In May 1964 at this site Iosef Marder, who lost many of his family members, erected a monument, that was positioned between two mass graves. He also fixed the fence that had been largely ruined by that time and planted trees inside the fence. Marder also paved a path leading toward the gate of the fence. The monument had two inscriptions in Hebrew and in Russian.
The Hebrew inscription said:
"Here lie the residents of the town of Łanowce who were killed by the Fascists on 8 29 [probably on 29 Av [12 August] and 1 Elul [14 August], 5702 [1942] May their [the victims'] souls be bound up in the bond of life."
The Russian inscription stated that the Jewish victims of Łanowce were killed at the site on August 13 and 14, 1942.

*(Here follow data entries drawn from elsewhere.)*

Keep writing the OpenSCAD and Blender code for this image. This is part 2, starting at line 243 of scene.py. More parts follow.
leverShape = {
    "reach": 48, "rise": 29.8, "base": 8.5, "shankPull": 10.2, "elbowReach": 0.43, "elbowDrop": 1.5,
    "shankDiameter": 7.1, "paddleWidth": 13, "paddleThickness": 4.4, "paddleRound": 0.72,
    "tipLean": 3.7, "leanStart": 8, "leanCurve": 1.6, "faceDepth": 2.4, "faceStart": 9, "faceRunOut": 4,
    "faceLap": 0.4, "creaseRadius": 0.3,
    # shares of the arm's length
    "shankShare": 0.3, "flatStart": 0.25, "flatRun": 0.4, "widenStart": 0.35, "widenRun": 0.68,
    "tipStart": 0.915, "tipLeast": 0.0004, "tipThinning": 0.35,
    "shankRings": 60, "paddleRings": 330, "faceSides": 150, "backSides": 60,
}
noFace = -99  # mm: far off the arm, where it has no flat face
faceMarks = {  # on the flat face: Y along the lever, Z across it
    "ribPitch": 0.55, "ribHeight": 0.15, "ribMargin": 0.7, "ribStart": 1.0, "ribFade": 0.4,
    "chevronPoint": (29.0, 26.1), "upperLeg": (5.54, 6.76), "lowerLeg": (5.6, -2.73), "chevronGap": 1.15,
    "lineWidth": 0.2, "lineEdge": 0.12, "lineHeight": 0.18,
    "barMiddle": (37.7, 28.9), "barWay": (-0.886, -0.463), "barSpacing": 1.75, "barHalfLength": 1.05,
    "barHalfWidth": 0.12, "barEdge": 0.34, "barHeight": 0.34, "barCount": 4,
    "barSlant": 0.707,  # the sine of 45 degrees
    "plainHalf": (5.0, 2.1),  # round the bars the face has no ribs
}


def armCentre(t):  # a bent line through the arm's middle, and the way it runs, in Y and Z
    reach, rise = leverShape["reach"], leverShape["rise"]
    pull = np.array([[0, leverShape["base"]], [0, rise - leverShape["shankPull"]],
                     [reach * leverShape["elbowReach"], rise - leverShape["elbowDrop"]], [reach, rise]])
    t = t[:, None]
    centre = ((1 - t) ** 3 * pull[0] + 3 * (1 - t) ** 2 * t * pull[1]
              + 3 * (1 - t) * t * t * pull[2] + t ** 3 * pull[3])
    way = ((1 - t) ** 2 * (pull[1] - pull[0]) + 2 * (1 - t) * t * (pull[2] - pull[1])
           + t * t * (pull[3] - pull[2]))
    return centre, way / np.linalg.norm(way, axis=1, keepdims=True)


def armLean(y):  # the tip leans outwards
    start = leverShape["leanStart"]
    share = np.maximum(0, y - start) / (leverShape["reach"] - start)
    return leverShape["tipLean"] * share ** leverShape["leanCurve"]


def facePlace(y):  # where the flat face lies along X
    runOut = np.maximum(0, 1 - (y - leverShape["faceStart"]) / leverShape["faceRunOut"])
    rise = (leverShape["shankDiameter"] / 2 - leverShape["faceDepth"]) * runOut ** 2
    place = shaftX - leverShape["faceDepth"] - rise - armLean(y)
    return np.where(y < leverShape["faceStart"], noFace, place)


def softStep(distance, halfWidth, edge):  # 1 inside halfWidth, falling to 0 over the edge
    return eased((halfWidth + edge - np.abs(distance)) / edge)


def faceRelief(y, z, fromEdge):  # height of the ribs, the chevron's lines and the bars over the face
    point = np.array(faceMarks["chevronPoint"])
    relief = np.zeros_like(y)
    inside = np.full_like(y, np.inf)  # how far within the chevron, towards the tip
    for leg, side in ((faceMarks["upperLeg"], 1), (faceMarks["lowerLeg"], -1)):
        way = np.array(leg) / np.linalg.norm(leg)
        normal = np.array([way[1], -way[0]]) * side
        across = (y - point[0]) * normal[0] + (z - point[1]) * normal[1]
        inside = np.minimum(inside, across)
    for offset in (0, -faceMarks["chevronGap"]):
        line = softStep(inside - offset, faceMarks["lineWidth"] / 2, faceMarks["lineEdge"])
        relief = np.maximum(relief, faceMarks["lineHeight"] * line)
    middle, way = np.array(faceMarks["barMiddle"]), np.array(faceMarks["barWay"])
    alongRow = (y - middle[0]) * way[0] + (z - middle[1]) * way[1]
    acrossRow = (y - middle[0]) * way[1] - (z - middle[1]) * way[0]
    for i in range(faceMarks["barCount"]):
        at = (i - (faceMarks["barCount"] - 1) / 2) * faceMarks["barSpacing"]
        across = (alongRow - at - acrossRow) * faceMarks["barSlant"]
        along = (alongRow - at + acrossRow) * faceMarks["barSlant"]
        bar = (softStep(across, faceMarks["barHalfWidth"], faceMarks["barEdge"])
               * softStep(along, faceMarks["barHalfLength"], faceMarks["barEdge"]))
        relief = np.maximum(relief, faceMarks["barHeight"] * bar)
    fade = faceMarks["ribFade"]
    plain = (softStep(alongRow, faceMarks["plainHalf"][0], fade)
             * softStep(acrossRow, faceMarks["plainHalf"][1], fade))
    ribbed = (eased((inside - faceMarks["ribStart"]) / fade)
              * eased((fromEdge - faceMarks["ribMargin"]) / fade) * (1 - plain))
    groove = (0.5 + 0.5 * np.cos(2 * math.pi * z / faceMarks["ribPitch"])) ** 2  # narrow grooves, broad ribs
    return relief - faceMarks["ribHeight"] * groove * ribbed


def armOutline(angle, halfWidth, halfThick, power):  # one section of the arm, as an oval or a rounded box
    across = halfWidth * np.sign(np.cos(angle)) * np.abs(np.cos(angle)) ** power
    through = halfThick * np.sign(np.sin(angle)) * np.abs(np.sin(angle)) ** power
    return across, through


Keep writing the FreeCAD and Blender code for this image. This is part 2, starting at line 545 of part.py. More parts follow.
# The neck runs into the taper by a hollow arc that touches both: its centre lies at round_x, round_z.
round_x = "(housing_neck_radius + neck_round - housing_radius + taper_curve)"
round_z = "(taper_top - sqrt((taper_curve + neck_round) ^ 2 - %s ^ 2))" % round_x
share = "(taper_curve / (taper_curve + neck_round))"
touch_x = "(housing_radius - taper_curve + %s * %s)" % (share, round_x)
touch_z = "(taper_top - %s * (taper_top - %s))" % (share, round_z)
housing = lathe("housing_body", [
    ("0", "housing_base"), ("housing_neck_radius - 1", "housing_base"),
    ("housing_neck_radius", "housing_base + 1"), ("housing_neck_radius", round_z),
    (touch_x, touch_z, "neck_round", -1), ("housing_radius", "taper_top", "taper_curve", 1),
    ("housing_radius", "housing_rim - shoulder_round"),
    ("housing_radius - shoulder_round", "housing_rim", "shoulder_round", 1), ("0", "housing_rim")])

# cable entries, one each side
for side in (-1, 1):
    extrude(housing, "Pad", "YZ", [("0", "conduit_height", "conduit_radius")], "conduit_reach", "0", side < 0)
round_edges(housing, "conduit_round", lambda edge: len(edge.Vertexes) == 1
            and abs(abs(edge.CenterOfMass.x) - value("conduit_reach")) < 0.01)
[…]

Since then, for several years, Iosef Marder, together with some other remaining Jews from Łanowce, heldwas a memorial ceremony on the "yortsayt" (Yiddish for "commemoration date") of the murder of the town's Jews. During the ceremony Marder would recite the Kaddish, the Jewish memorial prayer, and take care of the monument and the fence.
On May 9, 1990, a short time before the break-up of the Soviet Union in 1991, a commemoration ceremony was held at the former Jewish cemetery and, apparently, a new fenced-off monument topped with a figure of a mourning woman, was dedicated at the site. The Ukrainian inscription carved on this monument says:
"From the residents of Łanowce to the victims of Fascism."
The Jewish identity of the victims was not mentioned.